INFORMATION PROVIDED:

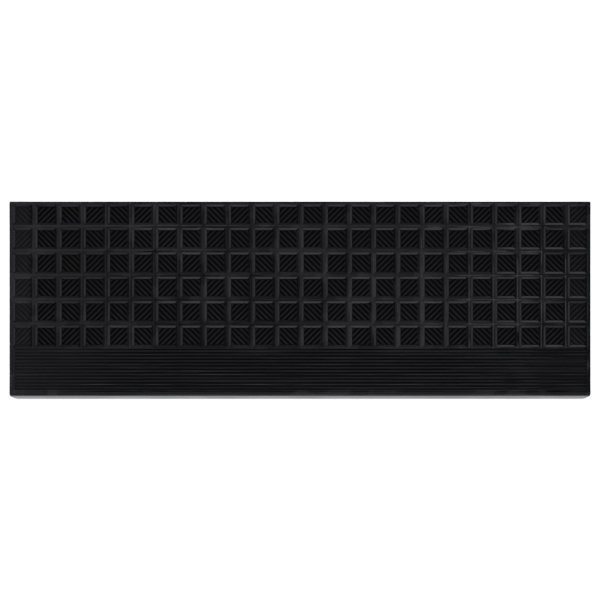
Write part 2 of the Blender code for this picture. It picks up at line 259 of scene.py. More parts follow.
class StepMatFinish(bpy.types.PropertyGroup):
    """Colours and gloss of the rubber"""

    raised_colour: bpy.props.FloatVectorProperty(
        name="Raised rubber",
        description="Colour of the bars, rims, nosing ribs and lip",
        default=(0.0038, 0.0038, 0.0044), **COLOUR,
    )
    # darker than the raised rubber: painted shade in the cells
    floor_colour: bpy.props.FloatVectorProperty(
        name="Floor rubber",
        description="Colour of the cell floors, diagonal ribs and sheet",
        default=(0.003, 0.003, 0.0033), **COLOUR,
    )
    raised_roughness: bpy.props.FloatProperty(
        name="Raised roughness",
        description="Roughness of the raised rubber",
        default=0.05, **SHARE,
    )
    # painted highlights: grey added in patches to the raised rubber
    painted_light_patches: bpy.props.FloatProperty(
        name="Bloom",
        description="Grey added in patches to the raised rubber",
        default=0.024, min=0.0, max=0.1,
    )
    rib_roughness: bpy.props.FloatProperty(
        name="Rib roughness",
        description="Roughness of the upper part of the diagonal ribs",
        default=0.3, **SHARE,
    )
    rib_specular: bpy.props.FloatProperty(
        name="Rib gloss",
        description="Strength of the reflections of the upper part of the diagonal ribs",
        default=0.47, **SHARE,
    )
    floor_roughness: bpy.props.FloatProperty(
        name="Floor roughness",
        description="Roughness of the cell floors",
        default=0.5, **SHARE,
    )
    floor_specular: bpy.props.FloatProperty(
        name="Floor gloss",
        description="Strength of the reflections of the cell floors",
        default=0.09, **SHARE,
    )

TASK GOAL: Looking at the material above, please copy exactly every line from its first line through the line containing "and gloss of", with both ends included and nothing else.

FULL SOLUTION:
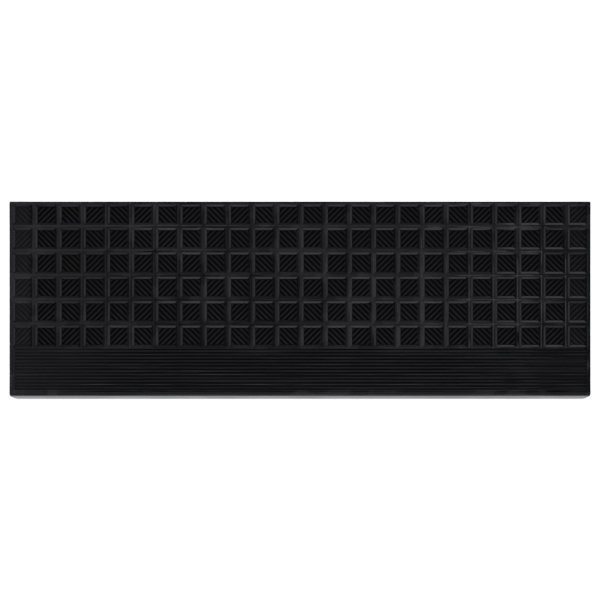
Write part 2 of the Blender code for this picture. It picks up at line 259 of scene.py. More parts follow.
class StepMatFinish(bpy.types.PropertyGroup):
    """Colours and gloss of the rubber"""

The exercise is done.